## Data segment
+++

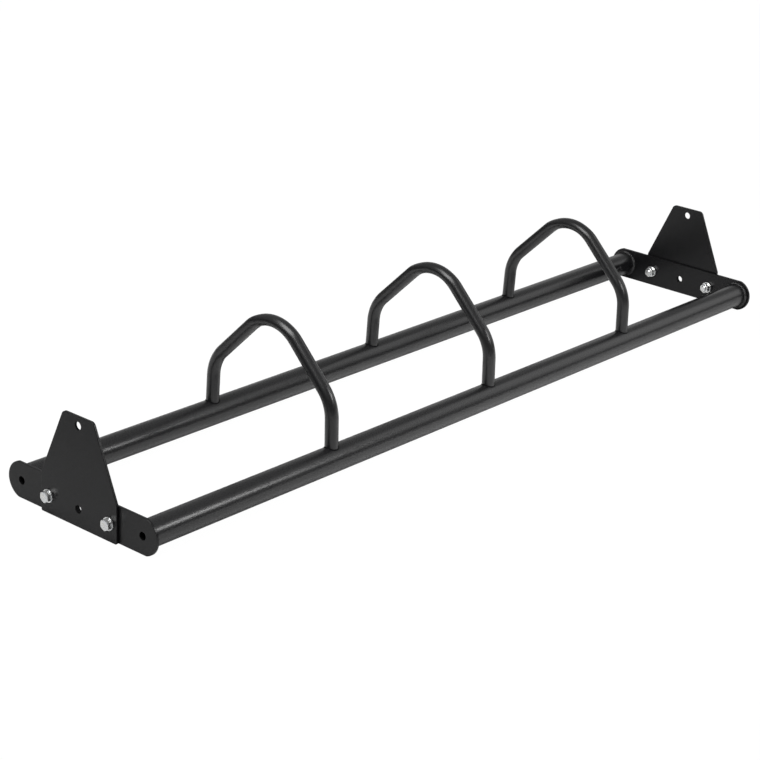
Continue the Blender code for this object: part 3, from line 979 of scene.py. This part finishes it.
washer_radius = (washer_high.z - washer_low.z) / 2
washer_thickness = washer_high.x - washer_low.x
washer_rings = [axis_ring(WASHER_BORE + RIM_BREAK, 0.0), axis_ring(washer_radius - RIM_BREAK, 0.0)]
washer_rings.append(axis_ring(washer_radius, RIM_BREAK))
for turn in QUARTER_TURN:
    reach = washer_radius - RIM_ROUND * (1 - math.cos(turn))
    washer_rings.append(axis_ring(reach, washer_thickness - RIM_ROUND * (1 - math.sin(turn))))
for turn in reversed(QUARTER_TURN):
    reach = WASHER_BORE + RIM_BREAK * (1 - math.cos(turn))
    washer_rings.append(axis_ring(reach, washer_thickness - RIM_BREAK * (1 - math.sin(turn))))
washer_rings.append(axis_ring(WASHER_BORE, RIM_BREAK))
washer_mesh = mesh_of("flat_washer", skin(washer_rings), [washer_zinc])
print(f"nut of {len(nut_mesh.polygons)} faces, washer of {len(washer_mesh.polygons)} faces")

# %% [markdown]
# Each fastener is modelled with its axis along X and its outer face towards positive X. At
# the left end it is turned half round, so that heads face outwards at both ends. Its seat is
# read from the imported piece: the inner end of the node's box, or for a bolt the end under
# its head.

# %% Fasten both ends
def seat_place(node, end, seat):
    """Where a fastener goes: on its node's axis, with its seat at a distance from the middle."""
    low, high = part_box(node)
    middle = (low + high) / 2
    turn = Matrix.Rotation(0.0 if end > 0 else math.pi, 4, "Z")
    return Matrix.Translation((end * seat, middle.y, middle.z)) @ turn


def inner_end(node):
    """How far from the middle of the rack a node begins."""
    low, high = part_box(node)
    return min(abs(low.x), abs(high.x))


fasteners = []
for side, end in (("left", -1), ("right", 1)):
    for row in ("front", "back"):
        stack = f"{side}_{row}"
        bolt_place = seat_place(f"{stack}_bolt", end, HEAD_SEAT)
        fasteners.append(
            fit_piece(f"{stack}_hex_bolt", bolt_mesh, f"{stack}_bolt", bolt_place))
        for label, mesh, finish in (
            ("head_washer", washer_mesh, "washer_zinc"),
            ("nut_washer", washer_mesh, "washer_zinc"),
            ("nut", nut_mesh, "nut_zinc"),
        ):
            node = f"{stack}_{label}"
            place = seat_place(node, end, inner_end(node))
            fasteners.append(fit_piece(f"{node}_fine", mesh, node, place))
for piece in fasteners:
    even_faces(piece)
print("fasteners in place:", len(fasteners))

# %% [markdown]
# ## Floor
#
# The rack stands on a plain white sweep. To the camera, and through anything clear, the
# floor has to be as white as the background, whatever light falls on it, so nearly all of
# what is seen there is a glow with a strength of about 1. The small rest is painted floor
# that takes light, and with it the soft shadow under the rack.
#
# Where the coat or the zinc mirrors the floor, the glow has only a small share, so that they
# mirror the paint with its light and shade. The paint is white under the rack and gets
# greyer towards the left, as painted shade, so that the plates at the near end mirror a darker floor.

# %% A pale floor that keeps the shadow
FLOOR_SIDE = 24.0
FLOOR_CLEARANCE = 0.1 * MM
GLOW_STRENGTH = 1.03
CAMERA_GLOW = 0.96
MIRRORED_GLOW = 0.05
FLOOR_SHADE_START = -1.3
FLOOR_SHADE_END = 0.0

floor_paint = bpy.data.materials.new("matt_floor_paint")
floor_paint.use_nodes = True
tree = floor_paint.node_tree
tree.nodes.clear()
path = add_node(tree, "ShaderNodeLightPath")
seen = add_node(
    tree,
    "ShaderNodeMath",
    {"operation": "MAXIMUM"},
    {0: path.outputs["Is Camera Ray"], 1: path.outputs["Is Transmission Ray"]},
)
seen_share = add_node(
    tree,
    "ShaderNodeMath",
    {"operation": "MULTIPLY", 1: CAMERA_GLOW},
    {0: seen.outputs["Value"]},
)
mirrored_share = add_node(
    tree,
    "ShaderNodeMath",
    {"operation": "MULTIPLY", 1: MIRRORED_GLOW},
    {0: path.outputs["Is Glossy Ray"]},
)
share = add_node(
    tree,
    "ShaderNodeMath",
    {"operation": "MAXIMUM"},
    {0: seen_share.outputs["Value"], 1: mirrored_share.outputs["Value"]},
)
where = add_node(tree, "ShaderNodeTexCoord").outputs["Object"]
along = add_node(tree, "ShaderNodeSeparateXYZ", links={0: where}).outputs["X"]
# The paint's grey towards the left is painted shade on the floor.
lightness = add_node(
    tree,
    "ShaderNodeMapRange",
    {"From Min": FLOOR_SHADE_START, "From Max": FLOOR_SHADE_END},
    {"Value": along},
)
shaded_paint_tint = add_node(
    tree,
    "ShaderNodeMix",
    {"data_type": "RGBA", 6: colour("#b0b0b0"), 7: colour("#fcfcfc")},
    {0: lightness.outputs["Result"]},
)
paint = add_node(tree, "ShaderNodeBsdfDiffuse", links={"Color": shaded_paint_tint.outputs[2]})
glow = add_node(tree, "ShaderNodeEmission", {"Color": colour("#ffffff"), "Strength": GLOW_STRENGTH})
mixed = add_node(
    tree,
    "ShaderNodeMixShader",
    links={0: share.outputs["Value"], 1: paint.outputs["BSDF"], 2: glow.outputs["Emission"]},
)
add_node(tree, "ShaderNodeOutputMaterial", links={"Surface": mixed.outputs["Shader"]})

shape = bmesh.new()
bmesh.ops.create_grid(shape, x_segments=1, y_segments=1, size=FLOOR_SIDE / 2)
floor = bpy.data.objects.new("floor", mesh_of("floor", shape, [floor_paint]))
floor.location = (0.0, 0.0, -FLOOR_CLEARANCE)
bpy.context.scene.collection.objects.link(floor)
print(f"a floor of {FLOOR_SIDE:.0f} by {FLOOR_SIDE:.0f} m")

# %% [markdown]
# ## Light
#
# The light is that of a plain studio. The camera sees white all round, and the light that
# spreads from all sides is even and weak. A black gloss shows little but what it mirrors, so
# the mirrored room has a shape of its own: a dark band stands on the horizon and rises into
# a dim ceiling. The band draws the dark line that runs along each rail between the lit floor
# below and the lamps above. It gets lighter to the right, where the far end of the rails
# mirrors it, and the line fades there.

# %% The studio around the rack
HORIZON_FRONT = 0.02
HORIZON_RIGHT = 0.30
FADE_START = 0.60
FADE_END = 0.80
CEILING = 0.38
HORIZON_END = 0.12
CEILING_START = 0.45
STUDIO_LIGHT = 0.35

world = bpy.data.worlds.new("white_studio")
bpy.context.scene.world = world
world.use_nodes = True
tree = world.node_tree
tree.nodes.clear()
heading = add_node(tree, "ShaderNodeTexCoord").outputs["Generated"]
axes = add_node(tree, "ShaderNodeSeparateXYZ", links={0: heading})
horizon = add_node(
    tree,
    "ShaderNodeMapRange",
    {"From Min": FADE_START, "From Max": FADE_END, "To Min": HORIZON_FRONT, "To Max": HORIZON_RIGHT},
    {"Value": axes.outputs["X"]},
)
ceiling = add_node(
    tree,
    "ShaderNodeMapRange",
    {"From Min": HORIZON_END, "From Max": CEILING_START, "To Max": CEILING},
    {"Value": axes.outputs["Z"], "To Min": horizon.outputs["Result"]},
)
path = add_node(tree, "ShaderNodeLightPath")
mirrored = add_node(
    tree,
    "ShaderNodeMix",
    {"data_type": "FLOAT", 2: 1.0},
    {0: path.outputs["Is Glossy Ray"], 3: ceiling.outputs["Result"]},
)
strength = add_node(
    tree,
    "ShaderNodeMix",
    {"data_type": "FLOAT", 3: STUDIO_LIGHT},
    {0: path.outputs["Is Diffuse Ray"], 2: mirrored.outputs[0]},
)
studio = add_node(
    tree,
    "ShaderNodeBackground",
    {"Color": colour("#ffffff")},
    {"Strength": strength.outputs[0]},
)
add_node(tree, "ShaderNodeOutputWorld", links={"Surface": studio.outputs["Background"]})
print(f"studio light at {STUDIO_LIGHT}, ceiling at {CEILING}")

# %% [markdown]
# Four soft lamps stand round the rack:
#
# - The top lamp hangs over the near end. It lights the floor, which the rails mirror in
#   their lower halves, and the faces of the near plates.
# - The front lamp is small and bright. It draws the highlight on the near end of the rails,
#   which fades along them because the angle there misses the lamp.
# - The side lamp is large and far off to the right. It carries a weaker highlight on to the
#   far end, and lights the front slopes of the dividers.
# - The back lamp is low and dim, for a light edge on the back of the tubes.

# %% Soft lamps
def soft_lamp(name, place, target, size, brightness):
    """A rectangular lamp of a given brightness. Its power grows with its area."""
    light = bpy.data.lights.new(name, "AREA")
    light.shape = "RECTANGLE"
    light.size, light.size_y = size
    light.energy = brightness * math.pi * light.size * light.size_y
    lamp = bpy.data.objects.new(name, light)
    lamp.location = place
    lamp.rotation_euler = (Vector(target) - Vector(place)).to_track_quat("-Z", "Y").to_euler()
    lamp.visible_camera = False
    bpy.context.scene.collection.objects.link(lamp)
    return lamp


soft_lamp("top_lamp", (-1.15, -0.1, 2.0), (-0.3, 0.0, 0.1), size=(1.0, 1.8), brightness=9.3)
soft_lamp("front_lamp", (0.4, -1.45, 1.0), (-0.6, 0.0, 0.1), size=(0.45, 0.45), brightness=15.0)
soft_lamp("side_lamp", (2.5, -1.25, 1.5), (0.1, -0.1, 0.05), size=(1.6, 2.2), brightness=1.1)
soft_lamp("back_lamp", (2.1, 2.0, 0.8), (0.0, 0.0, 0.1), size=(3.0, 0.8), brightness=0.5)
print("lamps:", len(bpy.data.lights))

# %% [markdown]
# ## Camera
#
# The camera looks down along the rack from its left front corner. Its place was worked out
# from the straight edges of the object: it stands 3.97 m from a point on the rack, turned
# 50 degrees from the front and raised 21 degrees, with the frame tipped by 3 degrees.

# %% The camera
CAMERA_TURN = math.radians(-50.138)
CAMERA_RISE = math.radians(21.325)
CAMERA_ROLL = math.radians(2.940)
CAMERA_DISTANCE = 3.9707
LENS = 98.0
CAMERA_TARGET = Vector((-0.1466, 0.0, 0.0620))

flat_reach = math.cos(CAMERA_RISE)
backward = Vector((
    math.sin(CAMERA_TURN) * flat_reach,
    -math.cos(CAMERA_TURN) * flat_reach,
    math.sin(CAMERA_RISE),
))
level_right = (-backward).cross(Vector((0.0, 0.0, 1.0))).normalized()
level_up = level_right.cross(-backward)
rightward = level_right * math.cos(CAMERA_ROLL) + level_up * math.sin(CAMERA_ROLL)
upward = level_up * math.cos(CAMERA_ROLL) - level_right * math.sin(CAMERA_ROLL)
turned = Matrix((rightward, upward, backward)).transposed().to_4x4()

lens = bpy.data.cameras.new("camera")
lens.lens = LENS
camera = bpy.data.objects.new("camera", lens)
camera.matrix_world = Matrix.Translation(CAMERA_TARGET + CAMERA_DISTANCE * backward) @ turned
bpy.context.scene.collection.objects.link(camera)
bpy.context.scene.camera = camera
bpy.context.scene.view_settings.view_transform = "Standard"
print("camera at", [round(value, 3) for value in camera.matrix_world.translation])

+++

## Directive
Print only the lines that run from the start of the listing to the line bearing "faces, washer of"; please keep the first line and that last one, exactly as they appear.

## Exercise output
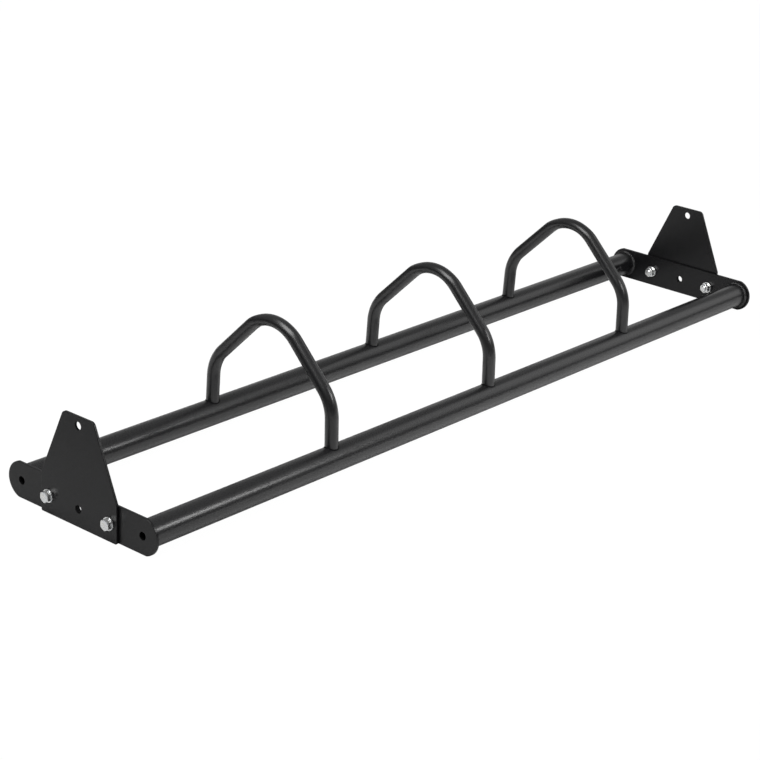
Continue the Blender code for this object: part 3, from line 979 of scene.py. This part finishes it.
washer_radius = (washer_high.z - washer_low.z) / 2
washer_thickness = washer_high.x - washer_low.x
washer_rings = [axis_ring(WASHER_BORE + RIM_BREAK, 0.0), axis_ring(washer_radius - RIM_BREAK, 0.0)]
washer_rings.append(axis_ring(washer_radius, RIM_BREAK))
for turn in QUARTER_TURN:
    reach = washer_radius - RIM_ROUND * (1 - math.cos(turn))
    washer_rings.append(axis_ring(reach, washer_thickness - RIM_ROUND * (1 - math.sin(turn))))
for turn in reversed(QUARTER_TURN):
    reach = WASHER_BORE + RIM_BREAK * (1 - math.cos(turn))
    washer_rings.append(axis_ring(reach, washer_thickness - RIM_BREAK * (1 - math.sin(turn))))
washer_rings.append(axis_ring(WASHER_BORE, RIM_BREAK))
washer_mesh = mesh_of("flat_washer", skin(washer_rings), [washer_zinc])
print(f"nut of {len(nut_mesh.polygons)} faces, washer of {len(washer_mesh.polygons)} faces")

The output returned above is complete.